YOUR GOAL -
Look in the material below for the line with "stands on a ring" and the line with "cad_parts[node].hide_render = cad_parts[node].hide_viewport", then set down exactly those two lines and all lines between, nothing more.

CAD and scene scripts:
++++

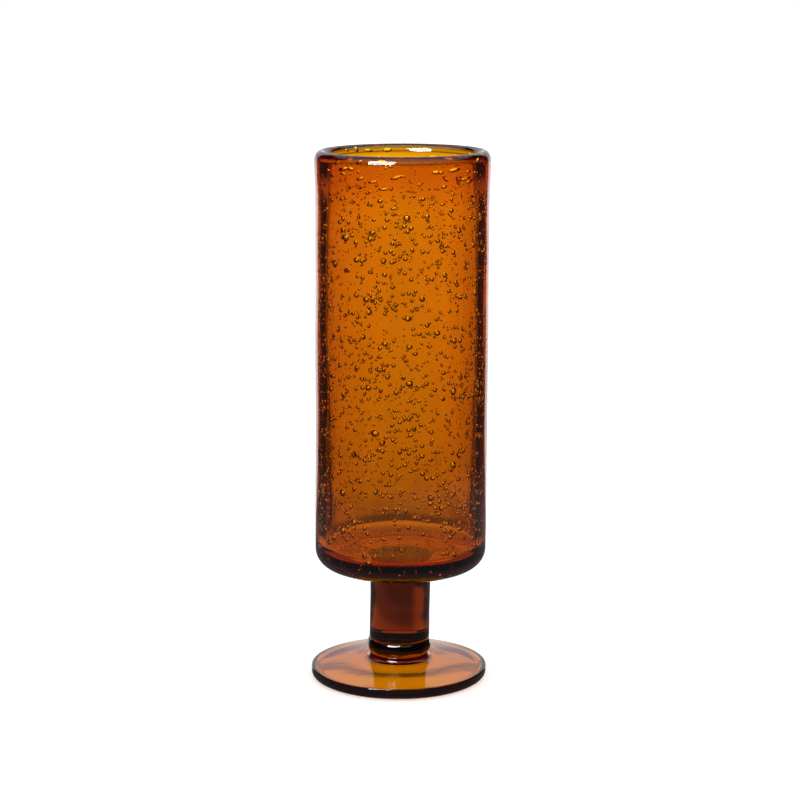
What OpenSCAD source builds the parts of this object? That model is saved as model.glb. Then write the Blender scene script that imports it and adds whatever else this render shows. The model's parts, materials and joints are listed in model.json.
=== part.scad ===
// Footed bud vase in amber bubble glass.
// A straight-sided bowl stands on a short solid stem, a pressed collar and a round foot.
// Each of the four was gathered hot on its own and fused to the next, face to face.
// The origin is the centre of the foot's underside. +Z is up.

/* [Bowl] */
// Outer diameter of the bowl's straight side
bowl_d = 71; // [60:0.5:100]
// Height of the bowl, from its underside to the top of the lip
bowl_h = 173; // [90:1:240]
// Thickness of the bowl's side wall
wall_t = 4.5; // [3:0.1:6]
// Thickness of the glass between the bowl's floor and its underside
base_t = 7; // [4:0.5:14]
// Radius of the round corner between the bowl's side and its underside
heel_r = 8.5; // [5:0.5:12]
// Radius of the round corner between the bowl's floor and its inner wall
floor_r = 5; // [2:0.5:8]
// How far the lip stands out past the bowl's side
lip_out = 0.4; // [0:0.1:1.5]
// Height over which the bowl's side spreads to the lip
flare_h = 14; // [4:1:30]

/* [Stem] */
// Diameter of the solid stem
stem_d = 25; // [18:0.5:30]
// Height of the stem, from the collar to the bowl
stem_h = 30.8; // [15:0.2:80]
// Radius of the fillet that spreads the stem's top on to the bowl
stem_fillet_r = 1.2; // [0.5:0.1:3]

/* [Collar] */
// How far the collar's belly stands out past the stem
collar_out = 0.8; // [0.4:0.1:2.5]
// Height of the collar, between the foot's hub and the stem
collar_h = 6; // [4:0.2:10]
// How far the collar's belly stands out past the collar's own two faces
collar_bulge = 1; // [0.4:0.1:2]

/* [Foot] */
// Diameter of the foot
foot_d = 73.2; // [60:0.2:110]
// Thickness of the foot's edge
edge_t = 4.8; // [4.7:0.1:8]
// Rise of the foot's sloping top, from its edge to where its hub stands
slope_h = 3.3; // [1:0.1:8]
// Height of the hub above the sloping top
hub_h = 2.1; // [1:0.1:6]
// How far the hub's side is set in from the stem's side
hub_in = 0.3; // [0:0.1:1.5]
// Radius of the fillet between the hub and the sloping top
hub_fillet_r = 2.1; // [1:0.1:4]
// Radius of the foot's lower rounded edge
edge_low_r = 2.4; // [0.5:0.1:3.6]
// Radius of the foot's upper rounded edge
edge_top_r = 0.6; // [0.3:0.1:1]
// Width of the flat ring that the foot stands on
ring_w = 1; // [0.8:0.1:12]
// Depth of the shallow hollow inside the ring
hollow_h = 3.4; // [0.5:0.1:4]

/* [Hidden] */
$fn = 96;

// Heights of the faces where one piece is fused to the next
foot_h = edge_t + slope_h + hub_h;
collar_top = foot_h + collar_h;
stem_top = collar_top + stem_h;
vase_h = stem_top + bowl_h;

bowl_r = bowl_d / 2;
inner_r = bowl_r - wall_t;
lip_r = bowl_r + lip_out;
lip_t = lip_r - inner_r;
floor_z = stem_top + base_t;
lip_z = vase_h - lip_t / 2;

stem_r = stem_d / 2;
collar_r = stem_r + collar_out;
// Radius of the one arc that makes the collar's belly
belly_r = (pow(collar_h / 2, 2) + pow(collar_bulge, 2)) / (2 * collar_bulge);

foot_r = foot_d / 2;
hub_r = stem_r - hub_in;
slope_r = foot_r - edge_top_r;
slope_angle = atan(slope_h / (slope_r - hub_r));
// The hub's fillet touches the hub's side and the sloping top, and is no higher than the hub
hub_fillet = min(hub_fillet_r, hub_h);
fillet_r = hub_r + hub_fillet;
fillet_z = slope_z(fillet_r) + hub_fillet / cos(slope_angle);
ring_r = foot_r - edge_low_r - ring_w;
// Radius of the ball that presses the hollow
hollow_r = (pow(ring_r, 2) + pow(hollow_h, 2)) / (2 * hollow_h);

amber = [0.78, 0.36, 0.02];
deep_amber = [0.42, 0.14, 0.05];
pale_amber = [0.80, 0.50, 0.24];
// Cuts run this far past the shape that they cut
past = 1;

// Height of the foot's sloping top at radius r
function slope_z(r) = edge_t + slope_h * (slope_r - r) / (slope_r - hub_r);

// A half outline with one round lower corner, from the axis out to r and from z0 up to z1
module round_heel(r, z0, z1, corner_r) {
    translate([0, z0 + corner_r]) square([r, z1 - z0 - corner_r]);
    translate([0, z0]) square([r - corner_r, corner_r + past]);
    translate([r - corner_r, z0 + corner_r]) circle(corner_r);
}

// Outside of the bowl up to the middle of its lip
module bowl_outside() {
    round_heel(bowl_r, stem_top, lip_z, heel_r);
    polygon([[inner_r, lip_z - flare_h], [bowl_r, lip_z - flare_h], [lip_r, lip_z], [inner_r, lip_z]]);
}

// Blown bowl: one wall with a thick base and a fire-polished round lip
module bowl() {
    color(amber)
    rotate_extrude() {
        difference() {
            bowl_outside();
            round_heel(inner_r, floor_z, vase_h + past, floor_r);
        }
        translate([inner_r + lip_t / 2, lip_z]) circle(lip_t / 2);
    }
}

// Solid stem, spread a little where it was stuck to the bowl
module stem() {
    color(deep_amber) {
        translate([0, 0, collar_top]) cylinder(r = stem_r, h = stem_h);
        rotate_extrude()
        translate([stem_r, stem_top - stem_fillet_r])
        difference() {
            square(stem_fillet_r);
            translate([stem_fillet_r, 0]) circle(stem_fillet_r);
        }
    }
}

// Pressed collar between the stem and the foot, with a belly all round
module collar() {
    color(deep_amber)
    rotate_extrude()
    translate([0, foot_h]) {
        square([collar_r - collar_bulge, collar_h]);
        intersection() {
            translate([collar_r - belly_r, collar_h / 2]) circle(belly_r);
            square([collar_r, collar_h]);
        }
    }
}

// Half outline of the foot: a plate with two rounded edges, a sloping top and a hub
module foot_outline() {
    square([foot_r - edge_low_r, edge_t]);
    translate([0, edge_low_r]) square([foot_r, edge_t - edge_low_r - edge_top_r]);
    translate([0, edge_low_r]) square([slope_r, edge_t - edge_low_r]);
    translate([foot_r - edge_low_r, edge_low_r]) circle(edge_low_r);
    translate([slope_r, edge_t - edge_top_r]) circle(edge_top_r);
    polygon([[0, edge_t], [slope_r, edge_t], [hub_r, edge_t + slope_h], [0, edge_t + slope_h]]);
    square([hub_r, foot_h]);
    difference() {
        translate([hub_r, edge_t]) square([hub_fillet * (1 - sin(slope_angle)), fillet_z - edge_t]);
        translate([fillet_r, fillet_z]) circle(hub_fillet);
    }
}

// Pressed foot, hollow underneath so that it stands on a ring
module foot() {
    color(pale_amber)
    difference() {
        rotate_extrude() foot_outline();
        translate([0, 0, hollow_h - hollow_r]) sphere(hollow_r);
    }
}

bowl();
stem();
collar();
foot();
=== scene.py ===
import json
import math
import bpy
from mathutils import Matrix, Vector


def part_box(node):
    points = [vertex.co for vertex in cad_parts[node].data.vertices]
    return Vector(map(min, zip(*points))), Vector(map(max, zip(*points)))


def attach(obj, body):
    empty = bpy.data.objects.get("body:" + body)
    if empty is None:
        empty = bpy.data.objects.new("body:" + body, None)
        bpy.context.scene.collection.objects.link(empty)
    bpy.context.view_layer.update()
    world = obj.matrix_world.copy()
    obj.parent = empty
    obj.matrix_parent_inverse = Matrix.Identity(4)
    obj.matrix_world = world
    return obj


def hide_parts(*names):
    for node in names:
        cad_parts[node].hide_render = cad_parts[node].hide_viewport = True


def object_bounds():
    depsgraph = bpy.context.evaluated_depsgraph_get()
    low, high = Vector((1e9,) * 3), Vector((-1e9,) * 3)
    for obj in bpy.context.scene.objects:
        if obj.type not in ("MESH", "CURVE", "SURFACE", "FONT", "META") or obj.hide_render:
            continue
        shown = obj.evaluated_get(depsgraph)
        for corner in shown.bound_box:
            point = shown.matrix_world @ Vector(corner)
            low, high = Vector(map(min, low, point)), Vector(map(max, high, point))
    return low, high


# A footed bud vase of four pieces melted together, in metres, z up.
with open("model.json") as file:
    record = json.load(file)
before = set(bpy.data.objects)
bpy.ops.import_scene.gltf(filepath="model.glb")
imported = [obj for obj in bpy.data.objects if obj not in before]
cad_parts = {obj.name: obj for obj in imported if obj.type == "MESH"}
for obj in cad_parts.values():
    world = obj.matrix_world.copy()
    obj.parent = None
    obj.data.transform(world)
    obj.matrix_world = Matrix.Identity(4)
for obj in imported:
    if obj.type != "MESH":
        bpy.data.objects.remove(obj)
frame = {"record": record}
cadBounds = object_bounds()
mm = 0.001
print("frame loaded")


def addNode(tree, kind, settings=None, inputs=None):
    node = tree.nodes.new(kind)
    for name, value in (settings or {}).items():
        setattr(node, name, value)
    for key, value in (inputs or {}).items():
        if isinstance(value, bpy.types.NodeSocket):
            tree.links.new(value, node.inputs[key])
        else:
            node.inputs[key].default_value = value
    return node


def doMath(tree, operation, *values):
    return addNode(tree, "ShaderNodeMath", {"operation": operation}, dict(enumerate(values))).outputs[0]


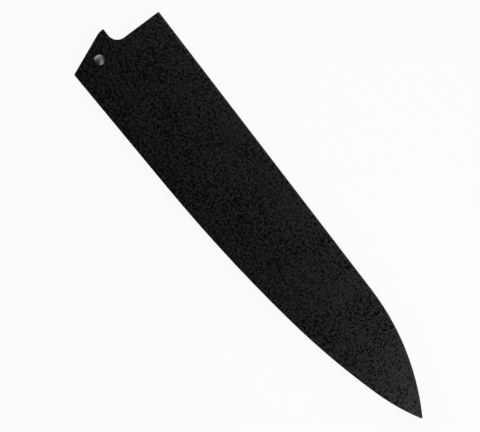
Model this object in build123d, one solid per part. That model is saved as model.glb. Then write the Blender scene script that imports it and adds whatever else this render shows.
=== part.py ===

++++

TASK SOLUTION -
// Pressed foot, hollow underneath so that it stands on a ring
module foot() {
    color(pale_amber)
    difference() {
        rotate_extrude() foot_outline();
        translate([0, 0, hollow_h - hollow_r]) sphere(hollow_r);
    }
}

bowl();
stem();
collar();
foot();
=== scene.py ===
import json
import math
import bpy
from mathutils import Matrix, Vector


def part_box(node):
    points = [vertex.co for vertex in cad_parts[node].data.vertices]
    return Vector(map(min, zip(*points))), Vector(map(max, zip(*points)))


def attach(obj, body):
    empty = bpy.data.objects.get("body:" + body)
    if empty is None:
        empty = bpy.data.objects.new("body:" + body, None)
        bpy.context.scene.collection.objects.link(empty)
    bpy.context.view_layer.update()
    world = obj.matrix_world.copy()
    obj.parent = empty
    obj.matrix_parent_inverse = Matrix.Identity(4)
    obj.matrix_world = world
    return obj


def hide_parts(*names):
    for node in names:
        cad_parts[node].hide_render = cad_parts[node].hide_viewport = True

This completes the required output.